Inna sprawa. Dlaczego wszystkie kraje europejskie praktycznie od lat ścierają się w MŚ w feederze, a Polaków tam jeszcze nie ma? Nie widzisz, ze coś tu nie gra? Nawet Białorusini jeżdżą, choć dla nich takie wyjazdy to zawrotne kwoty, tylko Polaków nie ma. Tak, bo u nas kadrę trzeba wyodrębniać na siłę poprzez system mistrzostw okręgowych i kraju. Nie można Broń Boże wypuścić ich bez dobrej praktyki w regulaminie FIPSed. To jest paranoja, to jest chore. Dlaczego więc o tym nie mówić?
Lucjan

Offline matchless

  • Ekspert
  • *****
  • Wiadomości: 2 167
  • Reputacja: 356
  • Płeć: Mężczyzna
  • Ulubione metody: tyczka
Odp: Sport w PZW, czyli jak działacze przejadają nasze pieniądze
« Odpowiedź #74 dnia: 03.01.2018, 01:02 »
Lucjan, ale zauważ. Obecnie wędkarze biorą udzial w komercyjnych zawodach. Placą 100,150,200 złotych startowego. Na takich zawodach jest od 50 do 120 zawodników. To już niemała kasa prawda? Wartość nagród to średnio wpisowe od wszystkich zawodników. Są oczywiście koszta przygotowania łowiska czy jego opłacenia - to pokrywa sponsor, organizator na przykład.
Już teraz rezygnują niektórzy, bo im się nie opłaca. Nie opłaca im się upłynniać swojego sprzętu, za czyjeś pieniądze i reklamować się za kilka tysięcy. Zobacz jaka piękna sprawa. Nie muszą nawet prosić się o sprzedaż. Oni biorą kasę od zawodników i "sprzedają" w ten sposób jednego dnia sprzętu za grube tysiące.

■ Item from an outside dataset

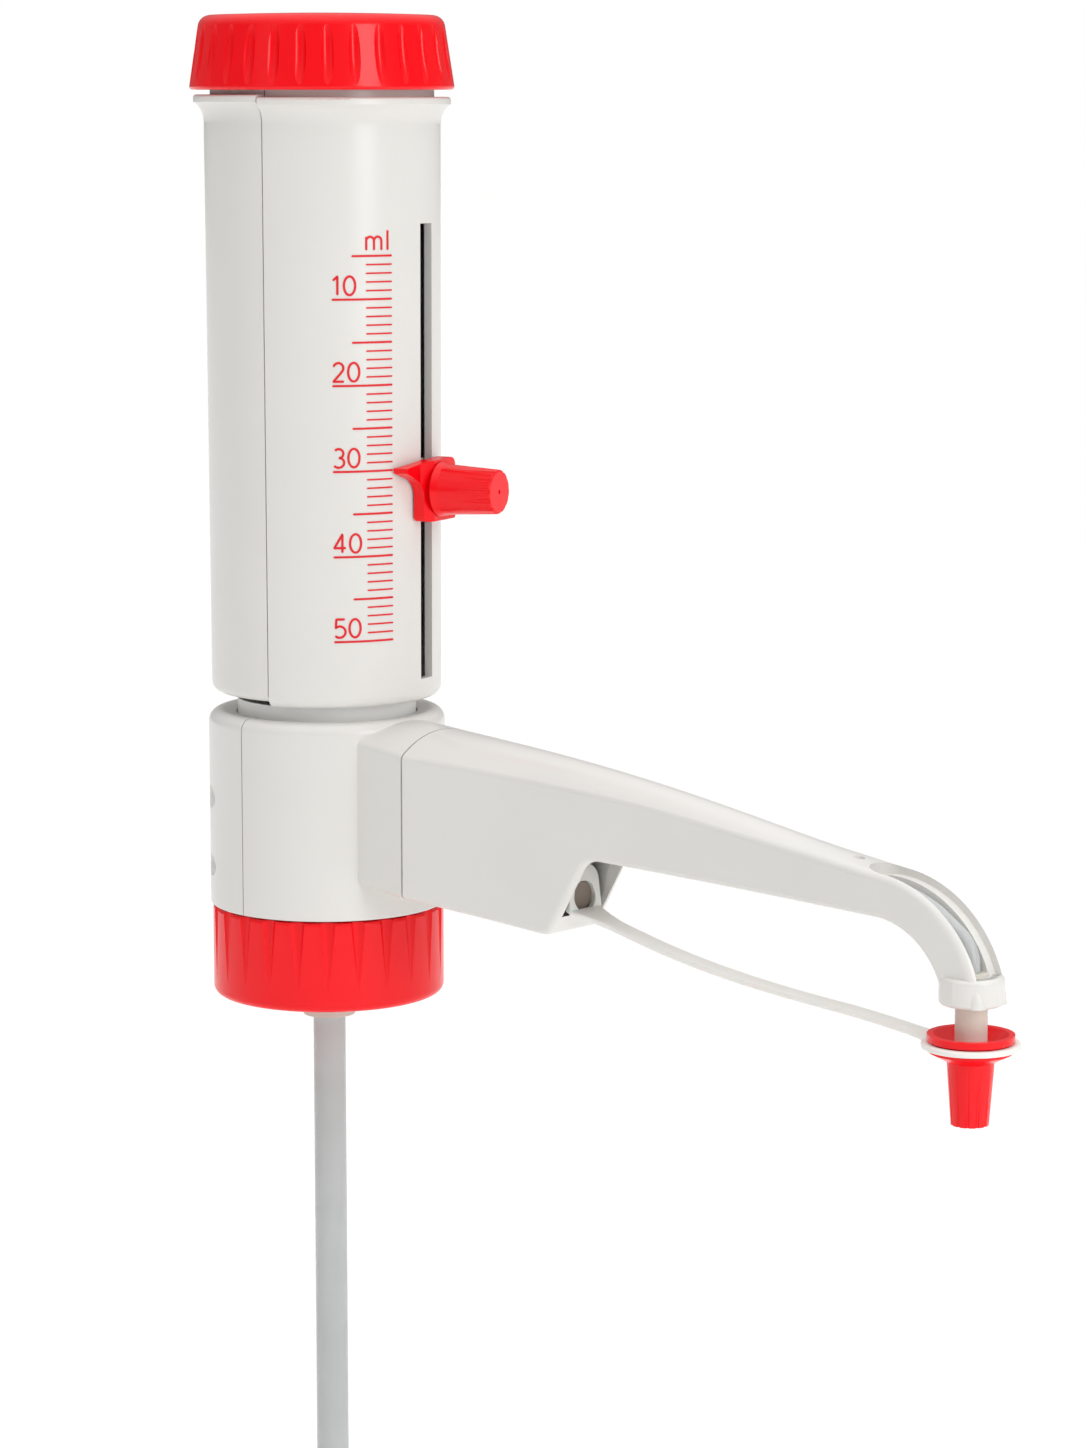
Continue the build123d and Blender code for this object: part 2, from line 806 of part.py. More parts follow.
def hollow(inset, start, end):
    """Solid that fills the arm's root and beam between two stations, inside walls of this thickness."""
    belly, apex = notch_corners(inset)
    with BuildPart() as form:
        with BuildSketch(Plane.XZ) as side:
            with BuildLine():
                Polyline(
                    (cavity_end, arm_under(cavity_end) + inset),
                    (cavity_end, arm_edge(cavity_end) - inset),
                    (stub_start, arm_edge(stub_start) - inset),
                    (stub_start, arm_base(stub_start) + inset),
                    belly,
                    apex,
                    close=True,
                )
            make_face()
            fillet(side.vertices().sort_by_distance(belly)[0], belly_radius)
            fillet(side.vertices().sort_by_distance(apex)[0], notch_radius)
        extrude(amount=arm_root_width, both=True)
        with BuildSketch():
            with BuildLine():
                arm_plan(inset, stub_start)
            make_face()
            mirror(about=Plane.XZ)
        extrude(amount=high, mode=Mode.INTERSECT)
        split(bisect_by=Plane.YZ.offset(start), keep=Keep.TOP)
        split(bisect_by=Plane.YZ.offset(end), keep=Keep.BOTTOM)
    return form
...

Mają promocję. A mimo to im się nie opłaca, kręcą nosem, twierdzą, że mają straty. Jak więc to sobie wyobrażasz? Że nagle ktoś wyskoczy i powie, macie tutaj, 50 000 od nas? No nierealne. Spoko, bogatszy sponsor raz może się kiedyś szarpnie, niech będzie. Ale to raz. A co pozostałe xxxx razy? I dla ilu osób ten sponsor zrobi te zajebiste zawody? Dla 100? 120? Więcej osób nie wejdzie, bo nie ma takiego łowiska, żeby pomieścić tyle osób. I to, co nagle według Ciebie nie miało być czymś dla garski osób, będzie czymś dla promila osób, w dodatku tych, które muszą mieć kasę, bo jak taki producent czy firma zrobi zawody z nagrodą 50 000 złotych, to pewnie i wpisowe podniesie do 300 albo więcej.